-- Start of Exercise data --
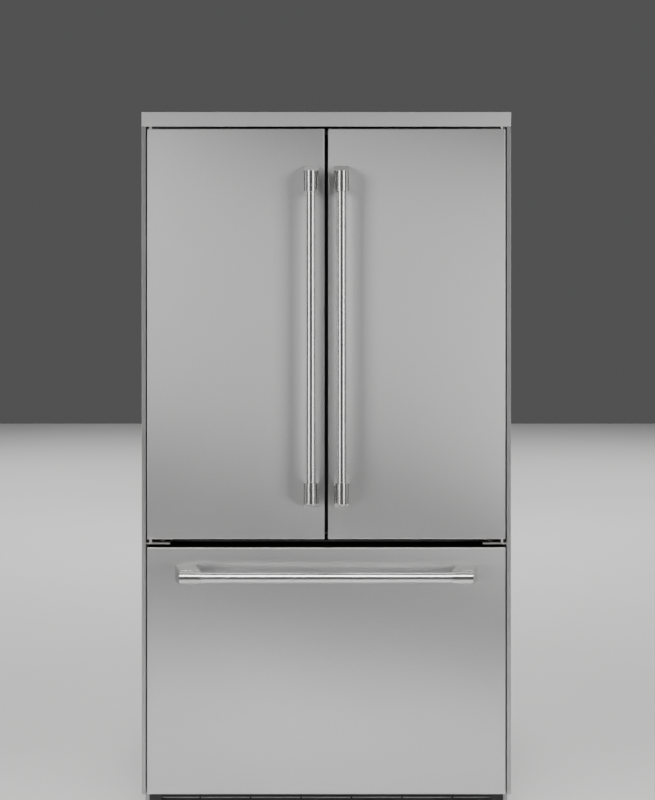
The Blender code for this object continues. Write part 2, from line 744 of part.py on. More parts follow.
def build_machine_cover():
    """Louvred rear cover with the mains inlet in it."""
    fit = HALF_WIDTH - WALL - GAP
    front = COVER_BACK - SHEET
    cover = box("machine_cover", "galvanised", -fit, fit, front, COVER_BACK, 0.034, REAR_LOW - GAP)
    before, behind = front - 0.01, COVER_BACK + 0.01
    rows, first, pitch, height = 6, 0.080, 0.030, 0.012
    centre, half = 0.215, 0.130
    for side, tag in ((-1, "left"), (1, "right")):
        x = side * centre
        for row in range(rows):
            z = first + row * pitch
            louvre = (x - half, x + half, before, behind, z, z + height)
            cut(cover, box(f"louvre_{tag}_{row}", "black", *louvre))
    x, z = 0.400, 0.125
    half_width, half_height, play = 0.0175, 0.0145, 0.0005
    across = (x - half_width - play, x + half_width + play)
    upright = (z - half_height - play, z + half_height + play)
    cut(cover, box("inlet_cut", "black", *across, before, behind, *upright))
    shell = (x - half_width, x + half_width, z - half_height, z + half_height)
    tray("mains_inlet", "black", (*shell, COVER_BACK - 0.020, COVER_BACK + 0.003), BIN_WALL, "Y", True)


def clear_scene():
    for piece in list(bpy.data.objects):
        bpy.data.objects.remove(piece, do_unlink=True)


clear_scene()
build_case()
build_base()
build_hinges()
build_handles()
build_doors()
build_drawer()
build_shelves()
build_controls()
build_freezer_machinery()
build_machine_compartment()
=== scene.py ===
"""Looks of the french door refrigerator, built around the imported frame. Metres, Z up, doors face -Y."""

from math import cos, pi, radians, sin

import bmesh
import bpy
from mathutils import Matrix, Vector


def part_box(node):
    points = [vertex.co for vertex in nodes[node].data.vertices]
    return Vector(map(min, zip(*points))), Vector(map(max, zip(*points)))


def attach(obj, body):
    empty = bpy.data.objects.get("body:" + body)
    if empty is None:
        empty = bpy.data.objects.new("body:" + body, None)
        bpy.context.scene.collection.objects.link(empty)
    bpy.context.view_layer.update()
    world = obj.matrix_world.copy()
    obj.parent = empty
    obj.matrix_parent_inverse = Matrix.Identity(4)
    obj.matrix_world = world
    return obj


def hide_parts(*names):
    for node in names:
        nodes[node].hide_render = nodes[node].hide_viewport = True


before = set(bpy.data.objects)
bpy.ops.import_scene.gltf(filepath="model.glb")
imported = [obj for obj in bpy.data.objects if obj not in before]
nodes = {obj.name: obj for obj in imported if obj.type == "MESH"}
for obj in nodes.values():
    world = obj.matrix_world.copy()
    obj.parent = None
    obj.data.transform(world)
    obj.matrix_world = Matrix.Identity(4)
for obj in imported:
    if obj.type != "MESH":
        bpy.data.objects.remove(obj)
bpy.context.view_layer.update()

GAP = 0.0004  # between pieces that touch
SINK = 0.0001  # by which a raised field starts below its sheet
SCREW = 0.0042  # head radius
SCREW_HEIGHT = 0.0022
SHARP = 32  # degrees between faces from which an edge is sharp
PRESSED = 12  # the same for sheets with low pressed fields
SIDES = ((-1, "left"), (1, "right"))
LEAVES = (("left_door", "left_door"), ("right_door", "right_door"), ("drawer", "freezer_drawer"))


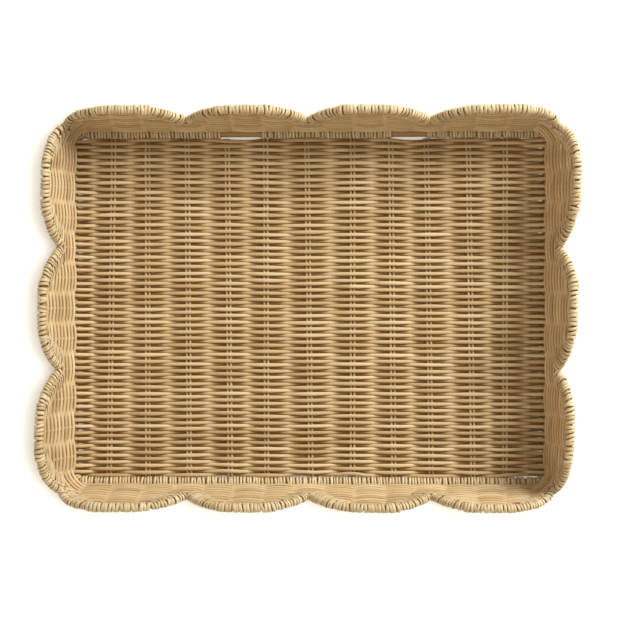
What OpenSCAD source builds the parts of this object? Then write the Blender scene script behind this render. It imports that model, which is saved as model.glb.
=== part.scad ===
// Scalloped rattan serving tray
//
// A bent cane hoop carries a plain-weave floor of round reed on pairs of stakes.
// Flared walls of the same reed stand on the hoop, woven on single stakes, and
// fourteen bound cane arches make the scalloped rim: four on each long side and
// three on each short side.
//
// Millimetres. The origin is under the middle of the tray, on the surface that it
// stands on. X is the long side and Z is up. Strands are drawn as flat-faced bands
// with a small gap to their neighbours, so that each one is a solid of its own.

/* [Hoop] */
// Half length of the hoop, along X, to the middle of the cane
hoop_half_x = 227.5; // [150:0.5:300]
// Half width of the hoop, along Y, to the middle of the cane
hoop_half_y = 168.2; // [100:0.2:250]
// Corner radius of the hoop, to the middle of the cane
hoop_corner = 14; // [8:1:40]
// Thickness of the hoop's cane
hoop_d = 7; // [5:0.5:12]
// Outer diameter of the binding on the front and back of the hoop
hoop_binding_d = 9.6; // [8:0.1:14]
// Spacing of the turns that bind the front and back of the hoop
hoop_turn_pitch = 3.2; // [2.6:0.1:6]

/* [Floor] */
// Thickness of the stakes
stake_d = 3; // [2:0.1:5]
// Spacing of the pairs of floor stakes
pair_pitch = 38.2; // [25:0.1:60]
// Distance between the two stakes of a pair
pair_gap = 3.9; // [3.2:0.1:8]
// Spacing of the woven rows
row_pitch = 3.13; // [2.8:0.01:6]
// Number of woven rows
rows = 104; // [10:1:104]
// Width of a woven reed
reed_w = 2.9; // [2:0.1:5]
// Thickness of a woven reed
reed_t = 2.7; // [1.6:0.1:4]

/* [Walls] */
// Outward lean of the front and back, in mm for each mm of height
long_flare = 0.207; // [0:0.001:0.6]
// Distance of the front and back outside the middle of the hoop, at the floor
long_out = 2.5; // [0:0.1:12]
// Outward lean of the two ends, in mm for each mm of height
short_flare = 0.328; // [0:0.001:0.6]
// Distance of the two ends outside the middle of the hoop, at the floor
short_out = -3.2; // [-4:0.1:12]
// Height at which the lowest course starts
wall_foot = 13.2; // [13:0.1:20]
// Spacing of the courses
course_pitch = 2.95; // [2.6:0.05:5]
// Height of a course
course_h = 2.75; // [2:0.05:4.5]
// Thickness of a course, through the wall
course_t = 2.4; // [1.6:0.1:4]
// Number of courses that run the whole length of a side
full_courses = 9; // [3:1:12]

/* [Rim] */
// Height of the arches at their crowns, to the middle of the cane
crown_z = 71.5; // [50:0.5:120]
// Height at which neighbouring arches would meet
valley_z = 37; // [30:0.5:60]
// Thickness of the arches' cane
arch_d = 5; // [4:0.5:10]
// Outer diameter of the binding on an arch's slopes
binding_d = 8.2; // [6.5:0.1:14]
// Outer diameter of the binding on an arch's crown
crown_binding_d = 9; // [6.5:0.1:14]
// Spacing of the turns of the binding
turn_pitch = 3.7; // [3:0.1:6]
// Half width of the middle arch of a short side
short_middle = 58; // [40:0.5:80]

/* [Hidden] */
gap = 0.1;
floor_z = hoop_d / 2 + gap + reed_t;       // lowest reeds rest on the table
half_x = hoop_half_x - hoop_corner;        // straight part of each side
half_y = hoop_half_y - hoop_corner;
valley_r = hoop_corner + (lean(0, valley_z) + lean(1, valley_z)) / 2;
half_bend = valley_r * PI / 4;             // from a straight part to the corner post
floor_crest = stake_d / 2 + gap + reed_t / 2;
hoop_crest = hoop_d / 2 + gap + reed_t / 2;
wall_crest = 0.56 * stake_d + max(long_flare, short_flare) * course_h / 2 + gap + course_t / 2;
crest_flat = 4;                            // half length of the flat over a stake
arch_clear = crown_binding_d / 2 + 0.4;
arch_steps = 16;
arch_sides = 8;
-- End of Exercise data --
▸ **Exercise aim**
Print again each line of the listing above, exactly as it appears.

▸ **Correct output**
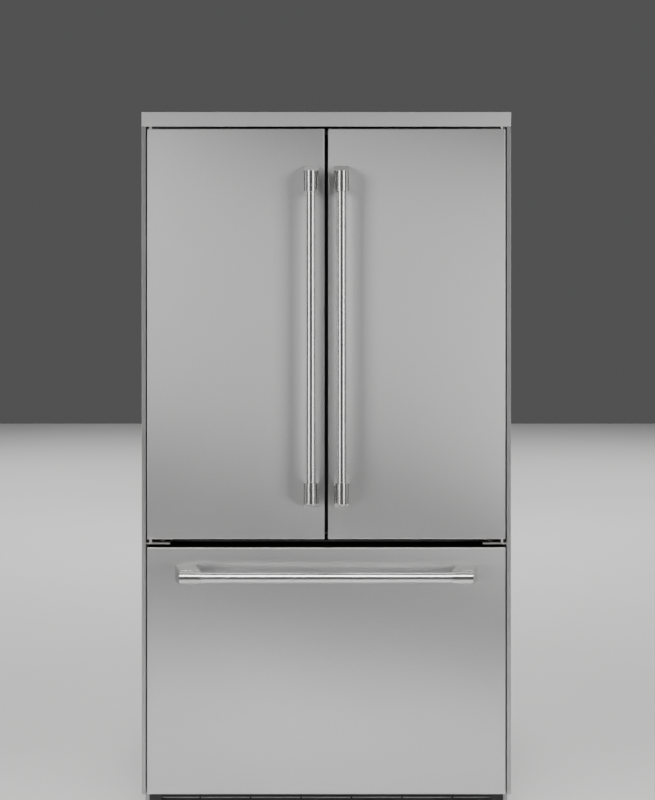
The Blender code for this object continues. Write part 2, from line 744 of part.py on. More parts follow.
def build_machine_cover():
    """Louvred rear cover with the mains inlet in it."""
    fit = HALF_WIDTH - WALL - GAP
    front = COVER_BACK - SHEET
    cover = box("machine_cover", "galvanised", -fit, fit, front, COVER_BACK, 0.034, REAR_LOW - GAP)
    before, behind = front - 0.01, COVER_BACK + 0.01
    rows, first, pitch, height = 6, 0.080, 0.030, 0.012
    centre, half = 0.215, 0.130
    for side, tag in ((-1, "left"), (1, "right")):
        x = side * centre
        for row in range(rows):
            z = first + row * pitch
            louvre = (x - half, x + half, before, behind, z, z + height)
            cut(cover, box(f"louvre_{tag}_{row}", "black", *louvre))
    x, z = 0.400, 0.125
    half_width, half_height, play = 0.0175, 0.0145, 0.0005
    across = (x - half_width - play, x + half_width + play)
    upright = (z - half_height - play, z + half_height + play)
    cut(cover, box("inlet_cut", "black", *across, before, behind, *upright))
    shell = (x - half_width, x + half_width, z - half_height, z + half_height)
    tray("mains_inlet", "black", (*shell, COVER_BACK - 0.020, COVER_BACK + 0.003), BIN_WALL, "Y", True)


def clear_scene():
    for piece in list(bpy.data.objects):
        bpy.data.objects.remove(piece, do_unlink=True)


clear_scene()
build_case()
build_base()
build_hinges()
build_handles()
build_doors()
build_drawer()
build_shelves()
build_controls()
build_freezer_machinery()
build_machine_compartment()
=== scene.py ===
"""Looks of the french door refrigerator, built around the imported frame. Metres, Z up, doors face -Y."""

from math import cos, pi, radians, sin

import bmesh
import bpy
from mathutils import Matrix, Vector


def part_box(node):
    points = [vertex.co for vertex in nodes[node].data.vertices]
    return Vector(map(min, zip(*points))), Vector(map(max, zip(*points)))


def attach(obj, body):
    empty = bpy.data.objects.get("body:" + body)
    if empty is None:
        empty = bpy.data.objects.new("body:" + body, None)
        bpy.context.scene.collection.objects.link(empty)
    bpy.context.view_layer.update()
    world = obj.matrix_world.copy()
    obj.parent = empty
    obj.matrix_parent_inverse = Matrix.Identity(4)
    obj.matrix_world = world
    return obj


def hide_parts(*names):
    for node in names:
        nodes[node].hide_render = nodes[node].hide_viewport = True


before = set(bpy.data.objects)
bpy.ops.import_scene.gltf(filepath="model.glb")
imported = [obj for obj in bpy.data.objects if obj not in before]
nodes = {obj.name: obj for obj in imported if obj.type == "MESH"}
for obj in nodes.values():
    world = obj.matrix_world.copy()
    obj.parent = None
    obj.data.transform(world)
    obj.matrix_world = Matrix.Identity(4)
for obj in imported:
    if obj.type != "MESH":
        bpy.data.objects.remove(obj)
bpy.context.view_layer.update()

GAP = 0.0004  # between pieces that touch
SINK = 0.0001  # by which a raised field starts below its sheet
SCREW = 0.0042  # head radius
SCREW_HEIGHT = 0.0022
SHARP = 32  # degrees between faces from which an edge is sharp
PRESSED = 12  # the same for sheets with low pressed fields
SIDES = ((-1, "left"), (1, "right"))
LEAVES = (("left_door", "left_door"), ("right_door", "right_door"), ("drawer", "freezer_drawer"))


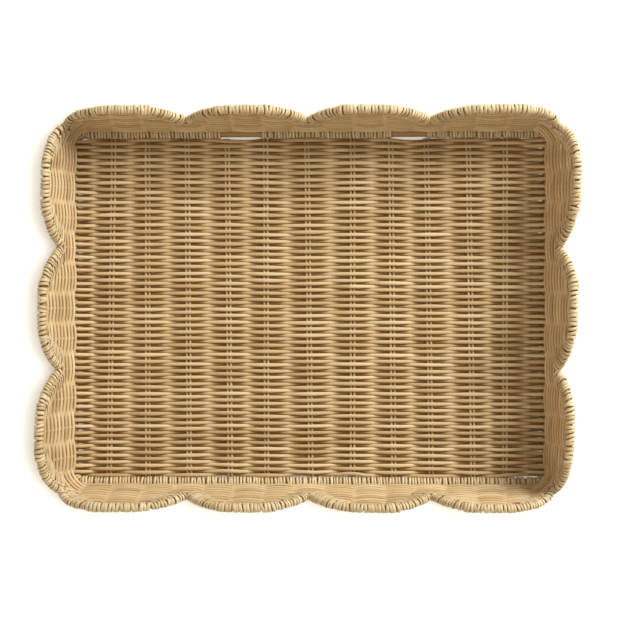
What OpenSCAD source builds the parts of this object? Then write the Blender scene script behind this render. It imports that model, which is saved as model.glb.
=== part.scad ===
// Scalloped rattan serving tray
//
// A bent cane hoop carries a plain-weave floor of round reed on pairs of stakes.
// Flared walls of the same reed stand on the hoop, woven on single stakes, and
// fourteen bound cane arches make the scalloped rim: four on each long side and
// three on each short side.
//
// Millimetres. The origin is under the middle of the tray, on the surface that it
// stands on. X is the long side and Z is up. Strands are drawn as flat-faced bands
// with a small gap to their neighbours, so that each one is a solid of its own.

/* [Hoop] */
// Half length of the hoop, along X, to the middle of the cane
hoop_half_x = 227.5; // [150:0.5:300]
// Half width of the hoop, along Y, to the middle of the cane
hoop_half_y = 168.2; // [100:0.2:250]
// Corner radius of the hoop, to the middle of the cane
hoop_corner = 14; // [8:1:40]
// Thickness of the hoop's cane
hoop_d = 7; // [5:0.5:12]
// Outer diameter of the binding on the front and back of the hoop
hoop_binding_d = 9.6; // [8:0.1:14]
// Spacing of the turns that bind the front and back of the hoop
hoop_turn_pitch = 3.2; // [2.6:0.1:6]

/* [Floor] */
// Thickness of the stakes
stake_d = 3; // [2:0.1:5]
// Spacing of the pairs of floor stakes
pair_pitch = 38.2; // [25:0.1:60]
// Distance between the two stakes of a pair
pair_gap = 3.9; // [3.2:0.1:8]
// Spacing of the woven rows
row_pitch = 3.13; // [2.8:0.01:6]
// Number of woven rows
rows = 104; // [10:1:104]
// Width of a woven reed
reed_w = 2.9; // [2:0.1:5]
// Thickness of a woven reed
reed_t = 2.7; // [1.6:0.1:4]

/* [Walls] */
// Outward lean of the front and back, in mm for each mm of height
long_flare = 0.207; // [0:0.001:0.6]
// Distance of the front and back outside the middle of the hoop, at the floor
long_out = 2.5; // [0:0.1:12]
// Outward lean of the two ends, in mm for each mm of height
short_flare = 0.328; // [0:0.001:0.6]
// Distance of the two ends outside the middle of the hoop, at the floor
short_out = -3.2; // [-4:0.1:12]
// Height at which the lowest course starts
wall_foot = 13.2; // [13:0.1:20]
// Spacing of the courses
course_pitch = 2.95; // [2.6:0.05:5]
// Height of a course
course_h = 2.75; // [2:0.05:4.5]
// Thickness of a course, through the wall
course_t = 2.4; // [1.6:0.1:4]
// Number of courses that run the whole length of a side
full_courses = 9; // [3:1:12]

/* [Rim] */
// Height of the arches at their crowns, to the middle of the cane
crown_z = 71.5; // [50:0.5:120]
// Height at which neighbouring arches would meet
valley_z = 37; // [30:0.5:60]
// Thickness of the arches' cane
arch_d = 5; // [4:0.5:10]
// Outer diameter of the binding on an arch's slopes
binding_d = 8.2; // [6.5:0.1:14]
// Outer diameter of the binding on an arch's crown
crown_binding_d = 9; // [6.5:0.1:14]
// Spacing of the turns of the binding
turn_pitch = 3.7; // [3:0.1:6]
// Half width of the middle arch of a short side
short_middle = 58; // [40:0.5:80]

/* [Hidden] */
gap = 0.1;
floor_z = hoop_d / 2 + gap + reed_t;       // lowest reeds rest on the table
half_x = hoop_half_x - hoop_corner;        // straight part of each side
half_y = hoop_half_y - hoop_corner;
valley_r = hoop_corner + (lean(0, valley_z) + lean(1, valley_z)) / 2;
half_bend = valley_r * PI / 4;             // from a straight part to the corner post
floor_crest = stake_d / 2 + gap + reed_t / 2;
hoop_crest = hoop_d / 2 + gap + reed_t / 2;
wall_crest = 0.56 * stake_d + max(long_flare, short_flare) * course_h / 2 + gap + course_t / 2;
crest_flat = 4;                            // half length of the flat over a stake
arch_clear = crown_binding_d / 2 + 0.4;
arch_steps = 16;
arch_sides = 8;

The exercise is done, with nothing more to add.